-- start --

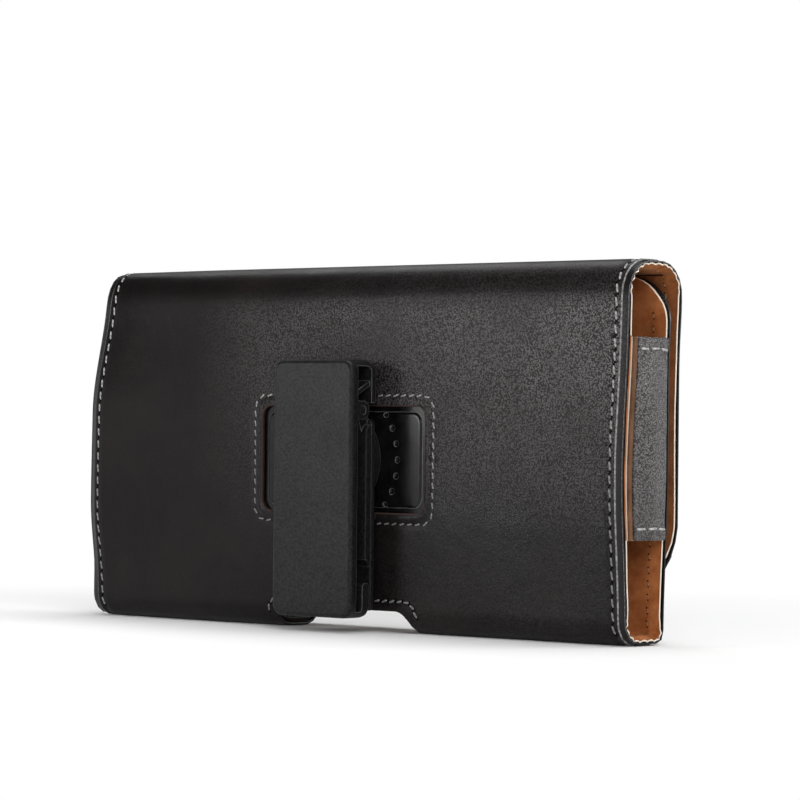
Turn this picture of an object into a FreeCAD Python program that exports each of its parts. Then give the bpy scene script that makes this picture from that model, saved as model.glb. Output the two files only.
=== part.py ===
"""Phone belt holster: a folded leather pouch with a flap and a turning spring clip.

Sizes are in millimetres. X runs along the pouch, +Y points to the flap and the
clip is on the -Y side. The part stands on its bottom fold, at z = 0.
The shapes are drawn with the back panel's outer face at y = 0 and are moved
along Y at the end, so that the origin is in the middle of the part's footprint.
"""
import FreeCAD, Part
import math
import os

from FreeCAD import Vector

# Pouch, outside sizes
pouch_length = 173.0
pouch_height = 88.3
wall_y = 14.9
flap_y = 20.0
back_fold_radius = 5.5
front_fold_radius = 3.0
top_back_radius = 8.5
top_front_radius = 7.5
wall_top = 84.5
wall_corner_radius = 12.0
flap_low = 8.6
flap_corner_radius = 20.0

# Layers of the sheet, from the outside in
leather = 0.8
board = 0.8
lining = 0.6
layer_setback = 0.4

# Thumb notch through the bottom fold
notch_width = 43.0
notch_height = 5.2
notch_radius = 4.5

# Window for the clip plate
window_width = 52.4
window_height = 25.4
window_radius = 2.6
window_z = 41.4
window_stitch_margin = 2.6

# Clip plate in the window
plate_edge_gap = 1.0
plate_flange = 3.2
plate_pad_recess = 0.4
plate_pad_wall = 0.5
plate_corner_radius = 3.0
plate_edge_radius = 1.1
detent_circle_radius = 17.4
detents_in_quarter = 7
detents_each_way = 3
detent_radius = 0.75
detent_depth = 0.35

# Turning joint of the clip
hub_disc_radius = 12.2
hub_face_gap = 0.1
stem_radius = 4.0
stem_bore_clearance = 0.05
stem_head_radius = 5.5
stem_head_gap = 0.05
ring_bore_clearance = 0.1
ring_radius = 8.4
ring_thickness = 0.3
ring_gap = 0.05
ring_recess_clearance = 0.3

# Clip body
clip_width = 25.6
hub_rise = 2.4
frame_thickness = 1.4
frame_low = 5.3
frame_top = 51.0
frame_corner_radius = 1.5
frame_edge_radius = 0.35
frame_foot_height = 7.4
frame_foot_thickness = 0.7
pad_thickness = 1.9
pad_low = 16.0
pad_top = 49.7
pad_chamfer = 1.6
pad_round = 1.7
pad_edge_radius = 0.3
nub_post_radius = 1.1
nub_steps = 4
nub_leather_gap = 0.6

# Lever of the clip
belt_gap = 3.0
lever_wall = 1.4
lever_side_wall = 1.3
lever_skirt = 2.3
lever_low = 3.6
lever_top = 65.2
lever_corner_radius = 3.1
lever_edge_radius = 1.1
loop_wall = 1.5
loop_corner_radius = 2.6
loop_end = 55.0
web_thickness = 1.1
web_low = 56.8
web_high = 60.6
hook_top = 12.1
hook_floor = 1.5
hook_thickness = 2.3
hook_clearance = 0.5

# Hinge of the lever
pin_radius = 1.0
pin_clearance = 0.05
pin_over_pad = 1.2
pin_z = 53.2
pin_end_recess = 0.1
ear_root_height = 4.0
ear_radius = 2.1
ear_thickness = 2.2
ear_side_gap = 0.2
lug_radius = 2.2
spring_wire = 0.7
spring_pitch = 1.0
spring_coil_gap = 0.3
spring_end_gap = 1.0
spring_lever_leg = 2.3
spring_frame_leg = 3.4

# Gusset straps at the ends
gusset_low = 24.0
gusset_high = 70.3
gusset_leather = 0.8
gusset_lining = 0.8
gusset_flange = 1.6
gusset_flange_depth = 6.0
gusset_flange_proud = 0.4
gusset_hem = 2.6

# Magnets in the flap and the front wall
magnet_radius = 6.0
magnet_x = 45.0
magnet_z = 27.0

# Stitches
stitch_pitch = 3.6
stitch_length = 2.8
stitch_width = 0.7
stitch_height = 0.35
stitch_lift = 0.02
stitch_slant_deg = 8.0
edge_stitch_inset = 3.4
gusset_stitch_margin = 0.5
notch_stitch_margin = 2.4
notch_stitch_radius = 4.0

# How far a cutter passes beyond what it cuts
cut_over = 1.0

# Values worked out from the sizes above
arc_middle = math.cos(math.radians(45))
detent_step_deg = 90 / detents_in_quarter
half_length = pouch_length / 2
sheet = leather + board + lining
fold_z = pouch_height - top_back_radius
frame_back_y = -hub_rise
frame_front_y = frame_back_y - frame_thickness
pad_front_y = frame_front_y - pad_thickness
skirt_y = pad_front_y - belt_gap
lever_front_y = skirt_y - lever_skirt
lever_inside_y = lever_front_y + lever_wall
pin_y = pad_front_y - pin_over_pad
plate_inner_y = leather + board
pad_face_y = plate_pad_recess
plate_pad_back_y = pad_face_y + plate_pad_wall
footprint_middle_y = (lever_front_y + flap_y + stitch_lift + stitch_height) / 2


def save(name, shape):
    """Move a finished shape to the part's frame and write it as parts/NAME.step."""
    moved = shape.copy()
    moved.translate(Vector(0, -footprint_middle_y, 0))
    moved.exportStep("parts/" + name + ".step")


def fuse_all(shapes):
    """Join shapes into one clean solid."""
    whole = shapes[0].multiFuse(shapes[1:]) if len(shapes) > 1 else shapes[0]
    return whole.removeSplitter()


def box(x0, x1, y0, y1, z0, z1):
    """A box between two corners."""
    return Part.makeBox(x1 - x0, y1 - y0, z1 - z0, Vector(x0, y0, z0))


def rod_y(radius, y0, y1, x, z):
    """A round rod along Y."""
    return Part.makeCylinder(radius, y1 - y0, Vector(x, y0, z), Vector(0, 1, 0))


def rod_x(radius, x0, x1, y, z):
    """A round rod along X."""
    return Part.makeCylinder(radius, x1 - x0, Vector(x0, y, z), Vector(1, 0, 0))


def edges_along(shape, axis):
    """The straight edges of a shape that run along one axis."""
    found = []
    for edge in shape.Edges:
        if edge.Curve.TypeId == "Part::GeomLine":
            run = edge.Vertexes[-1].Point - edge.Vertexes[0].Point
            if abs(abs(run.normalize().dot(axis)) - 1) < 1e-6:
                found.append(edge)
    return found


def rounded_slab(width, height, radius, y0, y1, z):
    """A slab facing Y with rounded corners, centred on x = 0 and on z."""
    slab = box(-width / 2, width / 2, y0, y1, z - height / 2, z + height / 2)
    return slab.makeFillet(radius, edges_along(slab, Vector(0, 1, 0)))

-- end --

## Work required
The lines to collect are those holding the string "parts"; copy them all.

## Completed exercise
Turn this picture of an object into a FreeCAD Python program that exports each of its parts. Then give the bpy scene script that makes this picture from that model, saved as model.glb. Output the two files only.
    """Move a finished shape to the part's frame and write it as parts/NAME.step."""
    moved.exportStep("parts/" + name + ".step")